Yes, you try that every game, which, effectively, translates into efficient play. The Bulls can beat a team like the Thunder on the road, as they did last season, though they have much less margin for error.
It’s generally being viewed as a milestone by everyone but Thibodeau. But Wednesday is his first official NBA game as a head coach, though he coached in college, in summer leagues and as lead assistant when Jeff Van Gundy or Doc Rivers was ejected.
Thibodeau pretty much dismisses all that stuff, especially given his reputation for being prepared, and he talked Tuesday, for example, about what you do when Durant gets going, the various options for in game adjustments as just part of the overall preparation.
He’ll stand a lot and be heard, though he joked that if he had as many championships as Phil Jackson he’d sit down also.
Thibodeau has an easy way about him, hardly the uptight, cold basketball junkie that some depicted.
“It’s about the team, not me as an individual,” said Thibodeau. “That’s where you want it to be. I’m excited for the team. It’s a great challenge for us. We are a work in progress, but we want to be a good team by the end of the season.”

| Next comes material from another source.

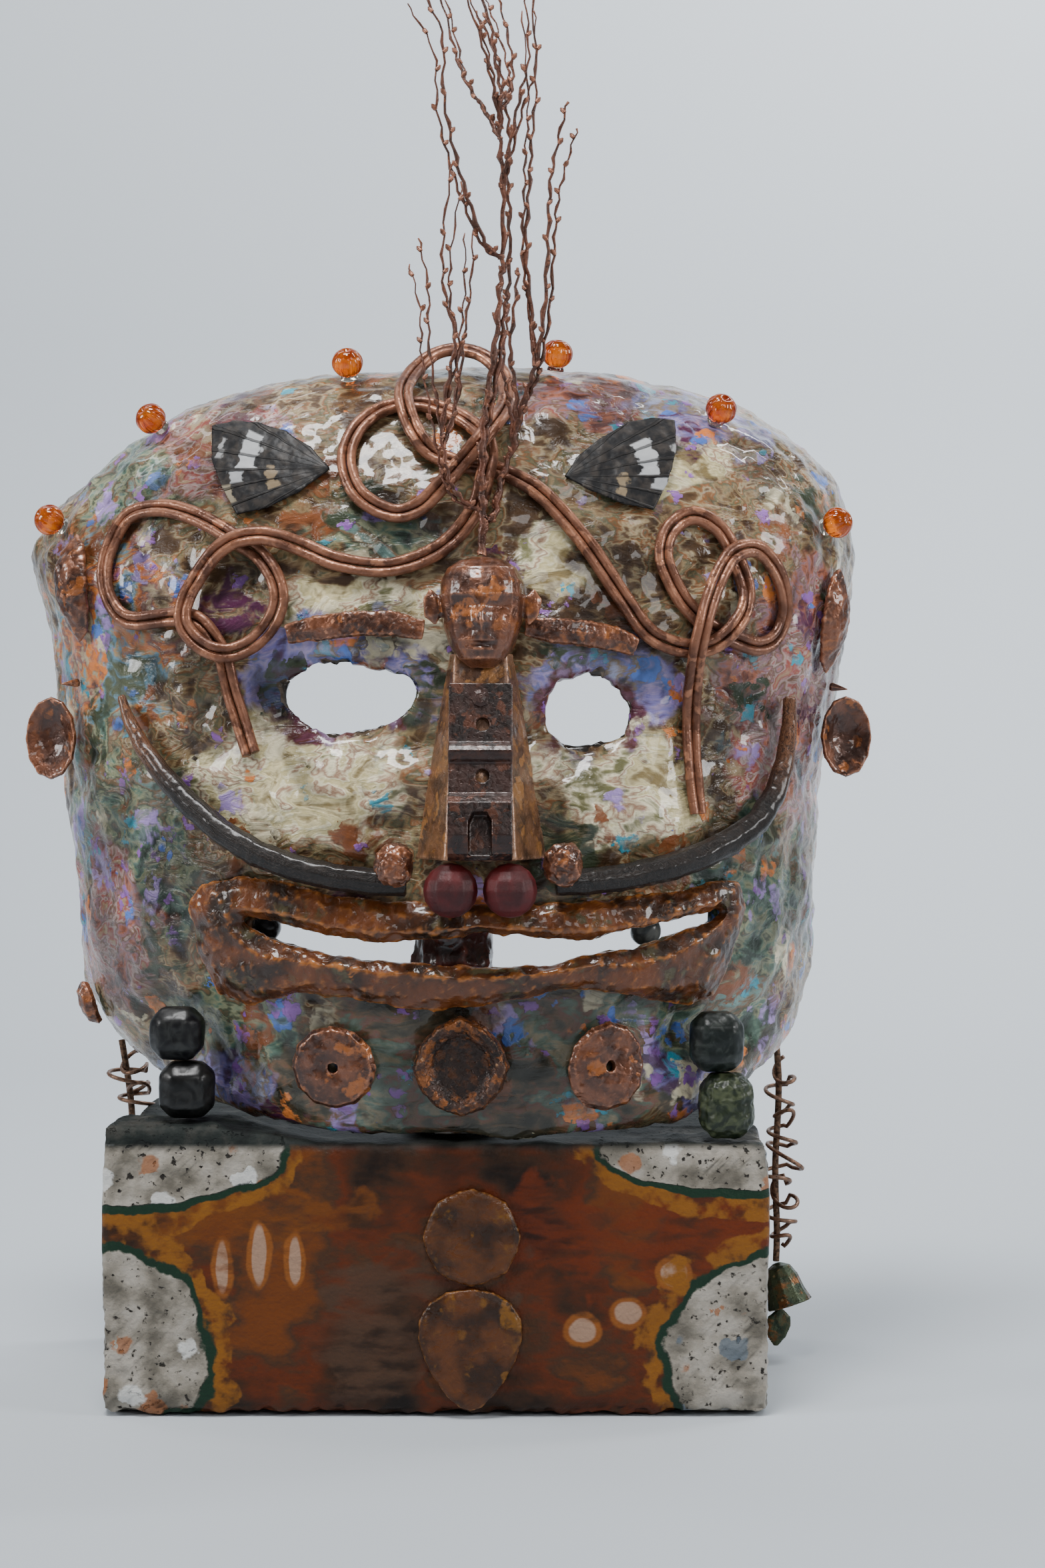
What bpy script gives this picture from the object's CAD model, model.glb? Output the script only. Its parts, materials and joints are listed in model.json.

Asked again about being intense, Thibodeau sort of sighed.
“I don’t understand that sometimes,” he said in a question he always gets like Scott Skiles did because, you know, people said.
Hey, they still keep writing, those alleged experts, that Rose can’t shoot.
“When you look at successful coaches, they have all different personalities,” said Thibodeau. “’You’re too laid back, too intense, this or that.’ The big key is to try to be yourself, to be who you are. What might work for one guy might no work for another guy.
“My job is to be consistent with the guys every day,” said Thibodeau, “to be a teacher and communicator and tell the team the truth every day.”
And if he does that, the Bulls have done well.